The suspects used virtual private networks (VPNs) connected to command and control (C&C) servers to hide their location and identities. They used stolen payment information to buy new domains, electronic goods, and other luxury items. Some items were put up for sale on Indonesian e-commerce websites for half their market price. Indonesian police estimate the group’s profits at around 300 to 400 million rupees, or US$30,000.
The take down
Cybersecurity firm Group-IB had been tracking the group under the name GetBilling, which is a JS function the suspects used in their code. The firm worked together with Interpol to track down them down. Once the joint operatives discovered that some of the group’s infrastructure was located in Indonesia, they promptly notified the country’s local authorities.
The three suspects were arrested on December 20, 2019 during Operation Night Fury, an ongoing anti-skimming probe led by Interpol’s ASEAN Cyber Capability Desk Project (ACCDP). Police seized laptops, mobile phones, CPUs, IDs, ATM cards, and a Token BCA. In Singapore, authorities took down two of the group’s C&C servers.
Group-IB confirmed that GetBilling compromised over 200 businesses in Indonesia, Australia, Europe, South America, the United States, and other countries. The suspects now face up to 10 years in prison for charges related to data theft, fraud, and unauthorized access.
Similar cyberattacks have been linked to the GetBilling group’s infrastructure, which indicates that other members may still be at large. The suspects are said to be responsible for only about 1% of all Magecart incidents, but their arrest is considered the first successful multi-jurisdictional operation against web skimmers.
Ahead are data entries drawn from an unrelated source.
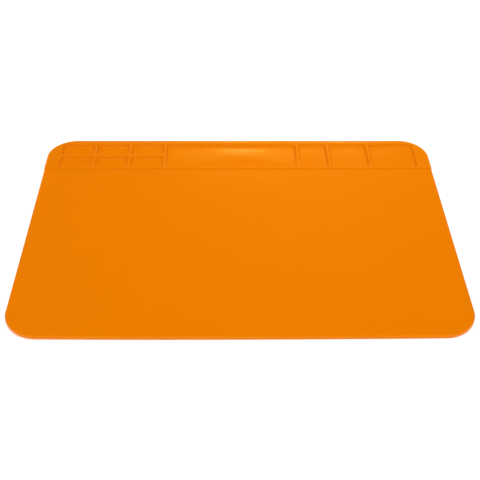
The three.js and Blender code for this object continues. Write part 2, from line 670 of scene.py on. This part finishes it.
def add_lamp(name, power, azimuth, elevation, size, blue):
    """One of the warm lamps round the bins."""
    across, up = math.radians(azimuth), math.radians(elevation)
    reach = LAMP_DISTANCE * math.cos(up)
    place = (
        LAMP_TARGET[0] + reach * math.sin(across),
        LAMP_TARGET[1] + reach * math.cos(across),
        LAMP_DISTANCE * math.sin(up),
    )
    light = add_light(name, "AREA", power, place, LAMP_TARGET)
    light.data.shape = "ELLIPSE"
    light.data.size, light.data.size_y = size
    light.data.color = (1.0, LAMP_GREEN, blue)


def make_lights():
    add_sun("key", KEY_STRENGTH, KEY_SOFTNESS, (0, -math.tan(KEY_TILT), 1))
    for side in (-1, 1):
        add_sun("side_key", SIDE_STRENGTH, SIDE_SOFTNESS, (side * math.tan(SIDE_TILT), 0, 1))
    for lamp in LAMPS:
        add_lamp(*lamp)
    pool = add_light("pool", "AREA", POOL_POWER, POOL_PLACE, (POOL_PLACE[0], POOL_PLACE[1], 0))
    pool.data.size = POOL_SIZE
    pool.visible_glossy = False


def make_world():
    """A white room: pure white to the camera, soft light on surfaces, and dim in reflections."""
    world = bpy.data.worlds.new("world")
    bpy.context.scene.world = world
    nodes = Nodes(world)
    rays = nodes.add("ShaderNodeLightPath")
    direction = nodes.add("ShaderNodeTexCoord").outputs["Generated"]
    split = nodes.add("ShaderNodeSeparateXYZ")
    nodes.join(direction, split.inputs[0])
    reflected = nodes.ranged(
        split.outputs["Z"], HORIZON_REFLECTED, SKY_REFLECTED, HORIZON_TOP, SKY_BOTTOM
    )
    light = nodes.ranged(rays.outputs["Is Glossy Ray"], SKY_STRENGTH, reflected)
    seen = nodes.ranged(rays.outputs["Is Camera Ray"], light, 1.0)
    background = nodes.tree.nodes["Background"]
    nodes.join(seen, background.inputs["Strength"])
    background.inputs["Color"].default_value = (1, 1, 1, 1)


scene = bpy.context.scene
scene.view_settings.view_transform = "Standard"
scene.view_settings.look = "None"

make_camera()
make_floor()
make_lights()
make_world()

silicone_mat = make_skin()
silicone_mat.data.materials.append(make_silicone())
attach(silicone_mat, "root")
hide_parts(*frame["nodes"])
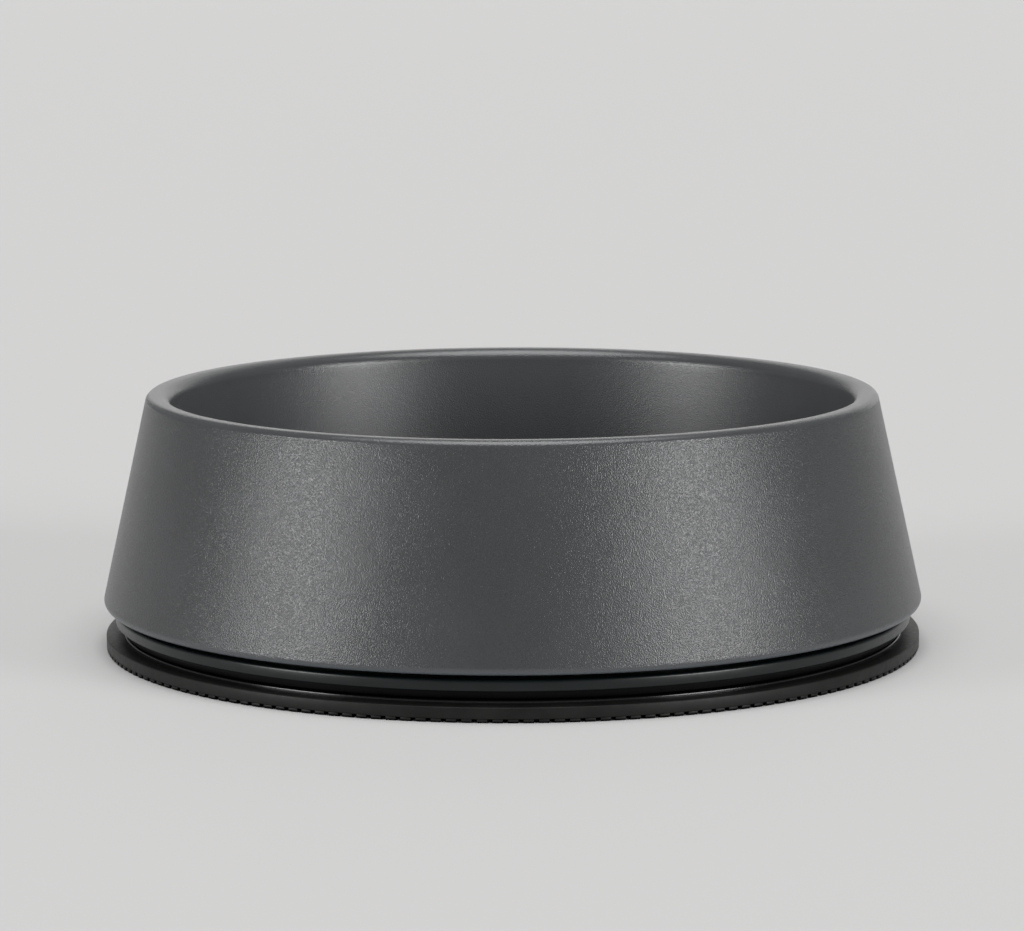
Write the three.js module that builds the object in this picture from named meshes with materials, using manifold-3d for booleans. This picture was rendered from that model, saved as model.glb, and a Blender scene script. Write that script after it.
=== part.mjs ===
// Pet bowl: a double-walled steel bowl with a powder coat, which lifts off its black non-slip base.
// Lengths are in millimetres. +Z is up, and the origin is on the floor at the centre of the base.
//
// The steel bowl is three pressed sheets welded together: the liner with the rim, the tapered outer shell,
// and the plate that closes the bottom and carries the foot. The base is a moulded carrier with a rubber
// ring pressed into its underside. Every section below is walked as radius and height, then revolved.

import * as THREE from "three";
import { mergeVertices } from "three/addons/utils/BufferGeometryUtils.js";
import Module from "manifold-3d";

// Outline of the bowl
const overallHeight = 62; // floor to the top of the rim
const widestRadius = 100; // the shell where it starts to turn under
const wallLean = 11.05; // how much narrower the shell's line is at the rim's height
const rimWidth = 5.65; // from the shell's line to the mouth, across the rim
const rimInnerRound = 1.9;
const rimOuterRound = 1.4;
const rimSkirt = 3.2; // how far the rim reaches down the outside, to its weld
const shellBottomRound = 1.5;

// Steel sheet
const linerThickness = 0.9;
const shellThickness = 0.9;
const plateThickness = 0.9;
const weldGap = 0.1; // welded edges stand this far apart

// Liner
const linerLean = 3.4; // how much narrower the liner is at its floor than at the mouth
const linerCornerRound = 18;
const floorAirGap = 5.6; // between the liner's floor and the plate's panel

// Bottom plate and its foot
const footInset = 14; // from the shell's widest place in to the foot's wall
const footRound = 1.6;
const footDepth = 5; // how far the foot reaches below the shell
const plateRimWidth = 2.4; // flat rim outside the foot, up to the shell's lip
const panelInset = 20; // from the foot's wall in to the raised panel
const panelSlopeWidth = 2.2;
const panelRise = 1;

// Clearances between the pieces
const seatGap = 0.3; // the bowl above its seat on the carrier
const footClearance = 0.3; // round the foot in the carrier's bore
const partingGap = 0.4; // the dark line between carrier and rubber
const tongueClearance = 0.3; // round the rubber tongue in its groove

// Carrier
const collarInset = 2.8; // from the shell's widest place in to the collar
const collarHeight = 2.5;
const collarRound = 0.5;
const tierInset = 1.9; // from the collar in to the second tier
const tierHeight = 2;
const tierRound = 0.25;
const seatWidth = 5.7; // the raised ring that the bowl rests on
const seatRise = 1.2;
const grooveInset = 2.6; // from the bore out to the groove for the rubber tongue
const grooveWidth = 2.6;
const grooveDepth = 1.5;

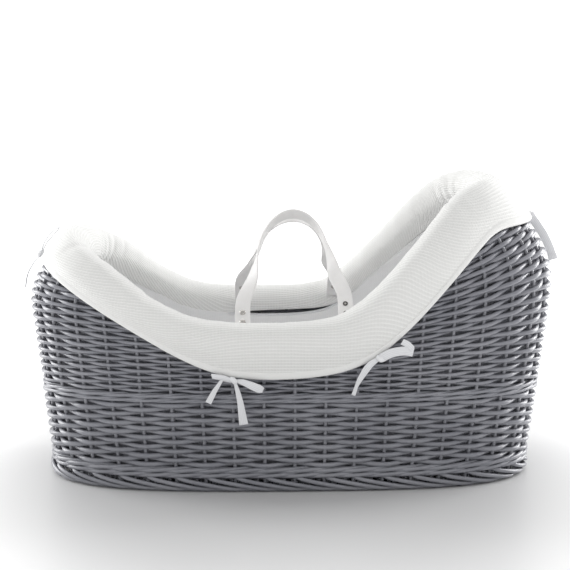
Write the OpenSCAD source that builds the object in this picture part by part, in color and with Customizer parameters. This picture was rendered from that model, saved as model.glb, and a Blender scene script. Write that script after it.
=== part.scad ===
// Moses basket: a painted willow body, a padded waffle dressing, two swing handles and a mattress.
// +X points to the head end, +Z is up, and the origin is the middle of the base at floor level.

/* [Willow body] */
// Longest outside length of the willow wall
basket_l = 786; // [772:1:800]
// Width of the base
base_w = 368; // [360:1:372]
// Width of the wall at the height of the low rim
rim_w = 398; // [394:1:402]
// Squareness of the plan outline
plan_power = 3.1; // [2.8:0.1:3.4]
// Height of the rim where the sides dip
dip_h = 219; // [215:1:223]
// Thickness of the woven wall
wall_t = 12; // [11:0.5:13]
// Number of upright stakes
stake_count = 44; // [40:2:48]
// Diameter of a stake
stake_d = 5.5; // [5:0.1:6]
// Diameter of the rim rods, wrapped as one bundle
rim_d = 15; // [14:0.5:16]
// Height of the rolled foot border
foot_h = 19; // [18:0.5:20]

/* [Dressing] */
// How far the padded roll stands above the rim
roll_rise = 26; // [24:1:28]
// How far the roll stands outside the wall
roll_out = 17; // [15:1:19]
// Thickness of the waffle cover
cover_t = 3; // [2.5:0.1:3.5]
// Thickness of the inner lining
lining_t = 4; // [3:0.5:5]
// Half of the length of each handle slot
slot_half = 100; // [98:1:104]

/* [Handles] */
// Distance between the two feet of a handle
handle_span = 150; // [146:1:154]
// Width of the strap
strap_w = 22; // [20:1:24]
// Thickness of the strap
strap_t = 3; // [2.8:0.1:3.2]
// Height of the arch above its swing axis
arch_h = 164; // [154:1:168]
// Diameter of a stud head
stud_d = 9; // [8:0.5:10]

/* [Mattress] */
// Length of the mattress
mattress_l = 664; // [650:1:668]
// Width of the mattress
mattress_w = 312; // [300:1:316]
// Thickness of the mattress
mattress_t = 40; // [35:1:42]

/* [Hidden] */

willow = [0.47, 0.48, 0.52];
cotton = [0.96, 0.96, 0.96];
hide = [0.93, 0.92, 0.91];
nickel = [0.75, 0.75, 0.76];
foam = [0.95, 0.93, 0.82];

half_l = basket_l / 2;
stations = 2 * stake_count;   // places round the wall where a section is taken
rim_r = rim_d / 2;
wale_low = [foot_h + 2, foot_h + 17];   // lower wale, from and to
wale_mid = [131, 147];                  // middle wale, from and to
gap = 0.4;                              // clearance between pieces that don't touch

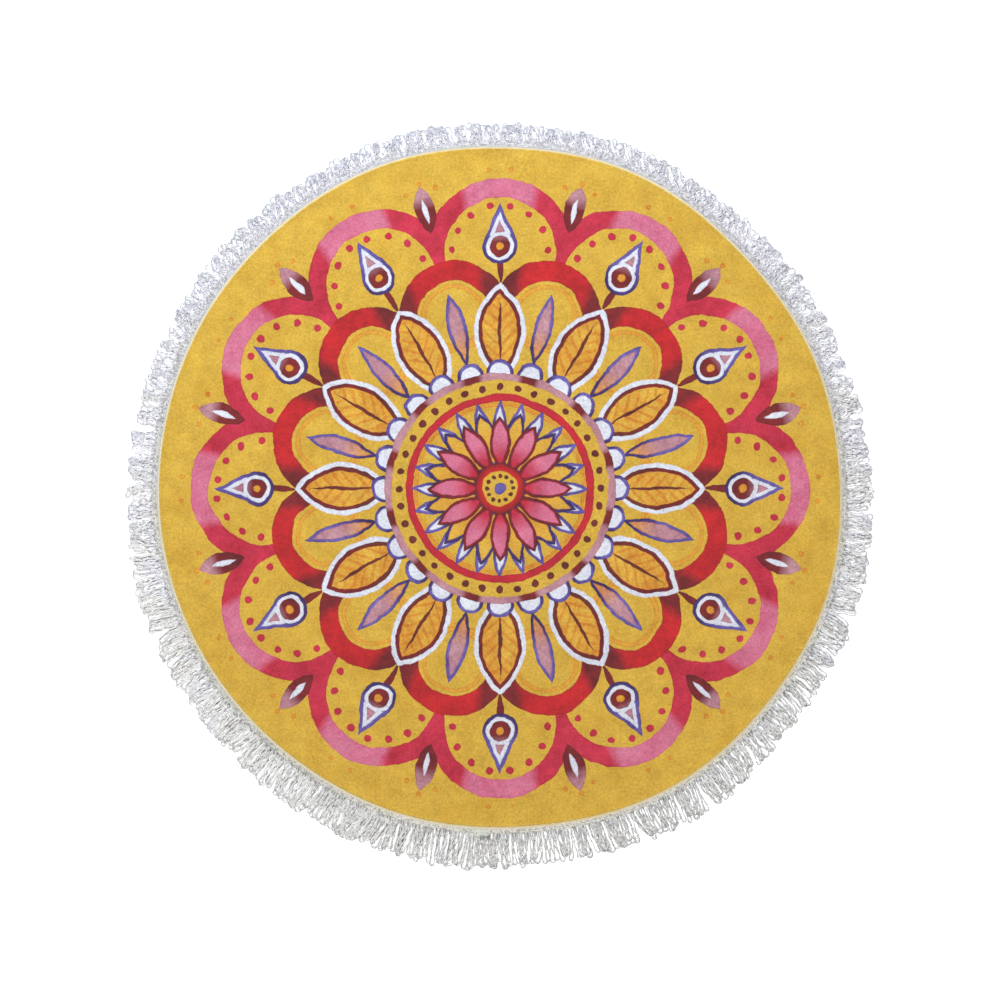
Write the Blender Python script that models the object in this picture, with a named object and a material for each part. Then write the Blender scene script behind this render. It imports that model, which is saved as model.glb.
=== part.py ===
"""Round beach towel lying flat: a disc of cloth with a rolled hem, and a fringe trim sewn round its edge.

Metres, +Z up. The origin is the middle of the cloth, on the floor. +Y is the side where the fringe lies shortest.
"""

import math
import random

import bmesh
import bpy

# Driving sizes, in metres
CLOTH_RADIUS = 0.690  # to the outer edge of the hem, before the outline's unevenness
CLOTH_THICKNESS = 0.0028  # the printed face and the looped back together
HEM_WIDTH = 0.0048
HEM_RISE = 0.0006  # how far the rolled hem stands above the printed face
SEAM_DIP = 0.0005  # how deep the seam pulls the face down beside the hem
SEAM_WIDTH = 0.0040
EDGE_ROUND = 0.0012

TAPE_LAP = 0.0090  # the part of the fringe's tape that runs under the cloth
TAPE_SHOWING = 0.0110  # the part of it that shows outside the hem
TAPE_LAP_THICKNESS = 0.0010
TAPE_THICKNESS = 0.0020  # outside the hem, where the yarn is woven in

LOCK_COUNT = 240
LOCK_REACH = 0.0480  # from the tape to a lock's tip, on average round the towel
LOCK_WIDTH = 0.0150
LOCK_SHORTEST = 0.86  # of its reach; each lock's own length is between this and 1
LOCK_SWAY = 0.0020  # how far a lock's tip strays to either side by itself
SWAY_SEED = 11

SIDE_GAP = 0.0005  # between the tape and the cloth, along the floor
FACE_GAP = 0.0003  # between the tape and the cloth laid over it
CLOTH_SECTORS = 160

# Colours as the renderer's linear values
GOLDEN_YELLOW = (0.74, 0.46, 0.070, 1.0)
COTTON_WHITE = (0.83, 0.84, 0.82, 1.0)

# The cloth was cut and sewn by hand, so its outline strays from a circle in these waves.
OUTLINE_WAVES = (
    # (waves round the edge, height in metres, phase in degrees)
    (2, 0.0036, 91),
    (3, 0.0025, 95),
    (6, 0.0011, -20),
    (8, 0.0016, 167),
    (9, 0.0011, 149),
)

# The fringe is crumpled short on the +Y side and hangs out straight on the -Y side.
REACH_WAVES = (
    # (waves round the edge, height in metres, phase in degrees)
    (1, 0.0176, 92),
    (2, 0.0021, -91),
    (7, 0.0014, 60),
    (11, 0.0017, -41),
)

# Locks near each other lean the same way.
LEAN_WAVES = (
    # (waves round the edge, height in metres, phase in degrees)
    (5, 0.0030, 15),
    (13, 0.0026, 200),
    (29, 0.0022, 80),
)

# A lock from its root to its tip. It holds the same yarn wherever it is, so a crumpled one is thicker.
LOCK_STATIONS = (
    # (share of its length, share of its width, height above the floor in metres at the average length)
    (0.28, 1.03, 0.0042),
    (0.68, 0.92, 0.0038),
    (1.00, 0.52, 0.0022),
)


def waves_at(angle, waves):
    """The sum of a table of waves at an angle round the towel, in metres."""
    return sum(height * math.cos(count * angle + math.radians(phase)) for count, height, phase in waves)


def edge_radius(angle):
    """How far the hem's outer edge is from the middle."""
    return CLOTH_RADIUS + waves_at(angle, OUTLINE_WAVES)


def lock_reach(angle):
    """How far the longest locks reach past the tape."""
    return LOCK_REACH + waves_at(angle, REACH_WAVES)


def polar(radius, angle, height):
    return (radius * math.cos(angle), radius * math.sin(angle), height)


def ring_of(mesh, angles, beyond_edge, height):
    """A ring of points that follows the cloth's outline, this far beyond its edge."""
    return [mesh.verts.new(polar(edge_radius(a) + beyond_edge, a, height)) for a in angles]


def join_rings(mesh, first, second):
    """Quads between two rings with the same number of points."""
    for i in range(len(first)):
        after = (i + 1) % len(first)
        mesh.faces.new((first[i], first[after], second[after], second[i]))


def fabric(name, colour, roughness):
    """A dull woven finish in one colour."""
    material = bpy.data.materials.new(name)
    material.use_nodes = True
    shader = material.node_tree.nodes["Principled BSDF"]
    shader.inputs["Base Color"].default_value = colour
    shader.inputs["Roughness"].default_value = roughness
    shader.inputs["Metallic"].default_value = 0.0
    return material


def finish_object(mesh, name, material):
    """Turns the faces outwards, and puts the mesh into the scene as one object."""
    bmesh.ops.recalc_face_normals(mesh, faces=mesh.faces)
    data = bpy.data.meshes.new(name)
    mesh.to_mesh(data)
    mesh.free()
    data.materials.append(material)
    placed = bpy.data.objects.new(name, data)
    bpy.context.scene.collection.objects.link(placed)
    return placed


def cloth_section():
    """The cloth's section as (distance beyond the edge, height), from its face over the hem to its back."""
    seam = -HEM_WIDTH - SEAM_WIDTH / 2
    hem_top = CLOTH_THICKNESS + HEM_RISE
    over_tape = TAPE_LAP_THICKNESS + FACE_GAP
    lap_end = -TAPE_LAP - SIDE_GAP
    return (
        (seam - SEAM_WIDTH / 2, CLOTH_THICKNESS),
        (seam, CLOTH_THICKNESS - SEAM_DIP),
        (-HEM_WIDTH, CLOTH_THICKNESS),
        (-HEM_WIDTH + EDGE_ROUND, hem_top),
        (-EDGE_ROUND, hem_top),
        (0.0, CLOTH_THICKNESS - SEAM_DIP),
        (0.0, over_tape),
        (lap_end, over_tape),
        (lap_end, 0.0),
    )


def make_cloth():
    """The disc of cloth, its hem rolled, its edge raised over the tape that is sewn under it."""
    mesh = bmesh.new()
    angles = [2 * math.pi * i / CLOTH_SECTORS for i in range(CLOTH_SECTORS)]
    rings = [ring_of(mesh, angles, beyond, height) for beyond, height in cloth_section()]
    for inner, outer in zip(rings, rings[1:]):
        join_rings(mesh, inner, outer)
    mesh.faces.new(rings[0])
    mesh.faces.new(rings[-1])
    return finish_object(mesh, "cloth", fabric("printed_cloth", GOLDEN_YELLOW, 0.9))


def tape_rings(mesh, borders):
    """The tape's bottom corner, its lap under the cloth and its step up outside the hem, from inside outwards."""
    section = (
        (-TAPE_LAP, 0.0),
        (-TAPE_LAP, TAPE_LAP_THICKNESS),
        (SIDE_GAP, TAPE_LAP_THICKNESS),
        (SIDE_GAP, TAPE_THICKNESS),
    )
    return [ring_of(mesh, borders, beyond, height) for beyond, height in section]


def root_corners(mesh, angle):
    """A lock's four root corners on the tape's outer wall: the floor's two, then the top's two."""
    radius = edge_radius(angle) + TAPE_SHOWING
    half = LOCK_WIDTH / 2 / radius
    sides = (angle - half, angle + half)
    radii = [edge_radius(a) + TAPE_SHOWING for a in sides]
    low = [mesh.verts.new(polar(r, a, 0.0)) for r, a in zip(radii, sides)]
    high = [mesh.verts.new(polar(r, a, TAPE_THICKNESS)) for r, a in zip(radii, sides)]
    return (low[0], low[1], high[1], high[0])


def add_lock(mesh, angle, root, length, lean):
    """One lock of yarn: a flat four-sided strand that runs out from its root and lies level on the floor."""
    start = edge_radius(angle) + TAPE_SHOWING
    pile_up = math.sqrt(LOCK_REACH / length)
    last = root
    for along, across, usual_height in LOCK_STATIONS:
        height = usual_height * pile_up
        radius = start + length * along
        middle = angle + lean * along * along / radius
        half = LOCK_WIDTH * across / 2 / radius
        corners = (
            (middle - half, 0.0),
            (middle + half, 0.0),
            (middle + half, height),
            (middle - half, height),
        )
        section = [mesh.verts.new(polar(radius, a, z)) for a, z in corners]
        join_rings(mesh, last, section)
        last = section
    mesh.faces.new(last)


def make_fringe():
    """The woven tape, one closed ring, with its locks of yarn standing apart from its outer wall."""
    mesh = bmesh.new()
    pitch = 2 * math.pi / LOCK_COUNT
    borders = [pitch * (i - 0.5) for i in range(LOCK_COUNT)]
    bottom, lap_inner, lap_outer, step = tape_rings(mesh, borders)
    join_rings(mesh, bottom, lap_inner)
    join_rings(mesh, lap_inner, lap_outer)
    join_rings(mesh, lap_outer, step)
    chance = random.Random(SWAY_SEED)
    roots = [root_corners(mesh, pitch * i) for i in range(LOCK_COUNT)]
    for i, root in enumerate(roots):
        angle = pitch * i
        after = (i + 1) % LOCK_COUNT
        low_left, low_right, high_right, high_left = root
        next_low, _, _, next_high = roots[after]
        mesh.faces.new((bottom[i], bottom[after], low_right, low_left))
        mesh.faces.new((step[i], step[after], high_right, high_left))
        mesh.faces.new((bottom[after], next_low, low_right))
        mesh.faces.new((step[after], next_high, high_right))
        mesh.faces.new((low_right, next_low, next_high, high_right))
        length = lock_reach(angle) * chance.uniform(LOCK_SHORTEST, 1.0)
        lean = waves_at(angle, LEAN_WAVES) + chance.uniform(-LOCK_SWAY, LOCK_SWAY)
        add_lock(mesh, angle, root, length, lean)
    return finish_object(mesh, "fringe", fabric("fringe_cotton", COTTON_WHITE, 0.85))


def main():
    for old in list(bpy.data.objects):
        bpy.data.objects.remove(old)
    make_cloth()
    make_fringe()


main()
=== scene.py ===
# Round beach towel, seen from straight above: the finish of its cloth, hem, woven tape and looped fringe.
# Metres, +Z up. The middle of the cloth is at the origin, and the towel lies on the floor at z = 0.
import math
import random

import bmesh
import bpy
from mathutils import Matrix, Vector


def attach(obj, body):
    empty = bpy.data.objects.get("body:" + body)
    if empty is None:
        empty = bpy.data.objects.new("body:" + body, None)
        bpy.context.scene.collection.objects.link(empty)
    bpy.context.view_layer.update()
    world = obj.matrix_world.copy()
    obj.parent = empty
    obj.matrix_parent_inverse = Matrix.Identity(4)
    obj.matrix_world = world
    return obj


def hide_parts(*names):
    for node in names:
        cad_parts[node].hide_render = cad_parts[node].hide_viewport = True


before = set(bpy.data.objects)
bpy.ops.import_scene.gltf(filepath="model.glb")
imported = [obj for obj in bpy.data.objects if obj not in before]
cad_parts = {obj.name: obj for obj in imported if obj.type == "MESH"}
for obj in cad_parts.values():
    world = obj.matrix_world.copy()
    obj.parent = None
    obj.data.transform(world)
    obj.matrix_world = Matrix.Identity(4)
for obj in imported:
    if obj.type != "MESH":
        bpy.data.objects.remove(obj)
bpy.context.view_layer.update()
print("frame loaded:", sorted(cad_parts))

# The towel's own sizes, as in its solids
towel = {
    "clothRadius": 0.690,  # to the hem's outer edge, before the outline's unevenness
    "clothThickness": 0.0028,
    "hemWidth": 0.0048,
    "hemRise": 0.0006,
    "seamWidth": 0.0040,
    "seamDip": 0.0005,
    "edgeRound": 0.0012,
    "tapeLap": 0.0090,  # the tape's part under the cloth
    "tapeShowing": 0.0110,
    "tapeLapThickness": 0.0010,
    "tapeThickness": 0.0020,
    "faceGap": 0.0003,
    "puckerFade": 0.028,  # how far the sewn edge's puckers reach
    "rippleEnd": (-0.004, 0.046),  # beyond the edge: where the swells begin to die away, and where they end
    "lockCount": 240,
    "lockReach": 0.0480,
    "lockShortest": 0.86,
    "lockSway": 0.0020,
    "swaySeed": 11,
    "sectors": 720,
}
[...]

Early last year, Trend Micro’s machine learning and behavioral detection technologies proactively discovered and blocked a skimming code (JS_OBFUS.C.) loaded on 277 travel websites as well as online shops of prominent cosmetic, healthcare, and apparel brands.
Since attackers usually exploit known vulnerabilities in applications or websites that store and manage sensitive data, consumers must be aware of what can be done to secure private information, especially when making payments online. To protect businesses against these types of attacks, security and IT staff, programmers, and developers can adopt these best practices:
- Update your software, applications, and website platforms
- Limit third-party plug-ins or components and only enable necessary ones
- Perform regular assessment of your online security, availability, and integrity
- Monitor all online activities for anomalies and unauthorized events
Trend Micro™ Security; Smart Protection Suites and Worry-Free™ Business Security; Trend Micro Network Defense; and Hybrid Cloud Security are solutions powered by XGen™ security, a blend of threat protection techniques that eliminate security gaps and provide maximum protection.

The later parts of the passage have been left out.